*GIVEN INSTRUCTION*
Set down the material below in full, matching it exactly.

━━━━━━━━━━━━━━━━━━━━

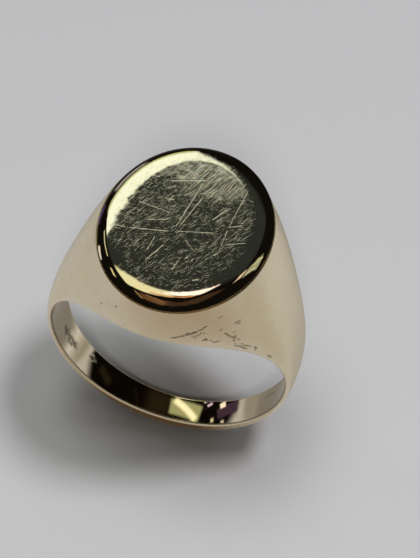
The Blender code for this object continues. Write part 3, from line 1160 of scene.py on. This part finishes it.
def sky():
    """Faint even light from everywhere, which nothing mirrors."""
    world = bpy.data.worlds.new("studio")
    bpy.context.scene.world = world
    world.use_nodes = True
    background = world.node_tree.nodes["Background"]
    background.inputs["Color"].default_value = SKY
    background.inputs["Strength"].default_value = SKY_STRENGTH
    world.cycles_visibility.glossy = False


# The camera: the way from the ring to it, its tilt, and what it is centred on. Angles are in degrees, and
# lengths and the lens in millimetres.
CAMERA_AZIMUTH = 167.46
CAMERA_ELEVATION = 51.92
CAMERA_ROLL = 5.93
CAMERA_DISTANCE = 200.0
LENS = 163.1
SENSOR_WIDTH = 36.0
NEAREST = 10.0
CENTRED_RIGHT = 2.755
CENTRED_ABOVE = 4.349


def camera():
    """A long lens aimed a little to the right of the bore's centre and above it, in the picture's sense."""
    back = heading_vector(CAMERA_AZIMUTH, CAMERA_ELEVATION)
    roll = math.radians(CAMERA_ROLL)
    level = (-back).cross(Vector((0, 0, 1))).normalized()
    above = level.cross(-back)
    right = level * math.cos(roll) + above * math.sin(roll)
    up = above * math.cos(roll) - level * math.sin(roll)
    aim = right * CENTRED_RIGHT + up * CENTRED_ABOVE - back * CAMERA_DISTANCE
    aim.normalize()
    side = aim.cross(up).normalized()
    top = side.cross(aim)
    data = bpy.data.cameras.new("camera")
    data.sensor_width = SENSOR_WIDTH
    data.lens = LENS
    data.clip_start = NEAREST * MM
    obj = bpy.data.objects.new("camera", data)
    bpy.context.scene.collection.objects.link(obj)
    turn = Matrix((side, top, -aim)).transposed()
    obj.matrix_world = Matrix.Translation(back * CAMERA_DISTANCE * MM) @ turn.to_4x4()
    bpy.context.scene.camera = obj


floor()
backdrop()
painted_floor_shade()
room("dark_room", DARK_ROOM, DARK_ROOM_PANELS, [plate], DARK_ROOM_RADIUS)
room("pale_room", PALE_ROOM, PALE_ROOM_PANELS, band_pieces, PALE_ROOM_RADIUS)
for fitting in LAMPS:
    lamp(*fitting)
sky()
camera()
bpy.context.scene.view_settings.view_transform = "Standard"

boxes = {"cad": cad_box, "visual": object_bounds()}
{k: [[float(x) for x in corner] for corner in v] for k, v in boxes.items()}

━━━━━━━━━━━━━━━━━━━━

*THE OUTPUT*
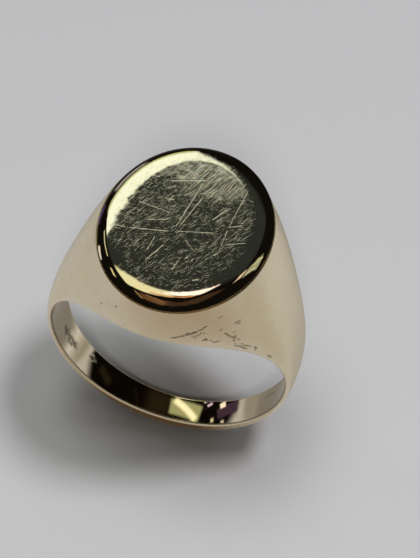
The Blender code for this object continues. Write part 3, from line 1160 of scene.py on. This part finishes it.
def sky():
    """Faint even light from everywhere, which nothing mirrors."""
    world = bpy.data.worlds.new("studio")
    bpy.context.scene.world = world
    world.use_nodes = True
    background = world.node_tree.nodes["Background"]
    background.inputs["Color"].default_value = SKY
    background.inputs["Strength"].default_value = SKY_STRENGTH
    world.cycles_visibility.glossy = False


# The camera: the way from the ring to it, its tilt, and what it is centred on. Angles are in degrees, and
# lengths and the lens in millimetres.
CAMERA_AZIMUTH = 167.46
CAMERA_ELEVATION = 51.92
CAMERA_ROLL = 5.93
CAMERA_DISTANCE = 200.0
LENS = 163.1
SENSOR_WIDTH = 36.0
NEAREST = 10.0
CENTRED_RIGHT = 2.755
CENTRED_ABOVE = 4.349


def camera():
    """A long lens aimed a little to the right of the bore's centre and above it, in the picture's sense."""
    back = heading_vector(CAMERA_AZIMUTH, CAMERA_ELEVATION)
    roll = math.radians(CAMERA_ROLL)
    level = (-back).cross(Vector((0, 0, 1))).normalized()
    above = level.cross(-back)
    right = level * math.cos(roll) + above * math.sin(roll)
    up = above * math.cos(roll) - level * math.sin(roll)
    aim = right * CENTRED_RIGHT + up * CENTRED_ABOVE - back * CAMERA_DISTANCE
    aim.normalize()
    side = aim.cross(up).normalized()
    top = side.cross(aim)
    data = bpy.data.cameras.new("camera")
    data.sensor_width = SENSOR_WIDTH
    data.lens = LENS
    data.clip_start = NEAREST * MM
    obj = bpy.data.objects.new("camera", data)
    bpy.context.scene.collection.objects.link(obj)
    turn = Matrix((side, top, -aim)).transposed()
    obj.matrix_world = Matrix.Translation(back * CAMERA_DISTANCE * MM) @ turn.to_4x4()
    bpy.context.scene.camera = obj


floor()
backdrop()
painted_floor_shade()
room("dark_room", DARK_ROOM, DARK_ROOM_PANELS, [plate], DARK_ROOM_RADIUS)
room("pale_room", PALE_ROOM, PALE_ROOM_PANELS, band_pieces, PALE_ROOM_RADIUS)
for fitting in LAMPS:
    lamp(*fitting)
sky()
camera()
bpy.context.scene.view_settings.view_transform = "Standard"

boxes = {"cad": cad_box, "visual": object_bounds()}
{k: [[float(x) for x in corner] for corner in v] for k, v in boxes.items()}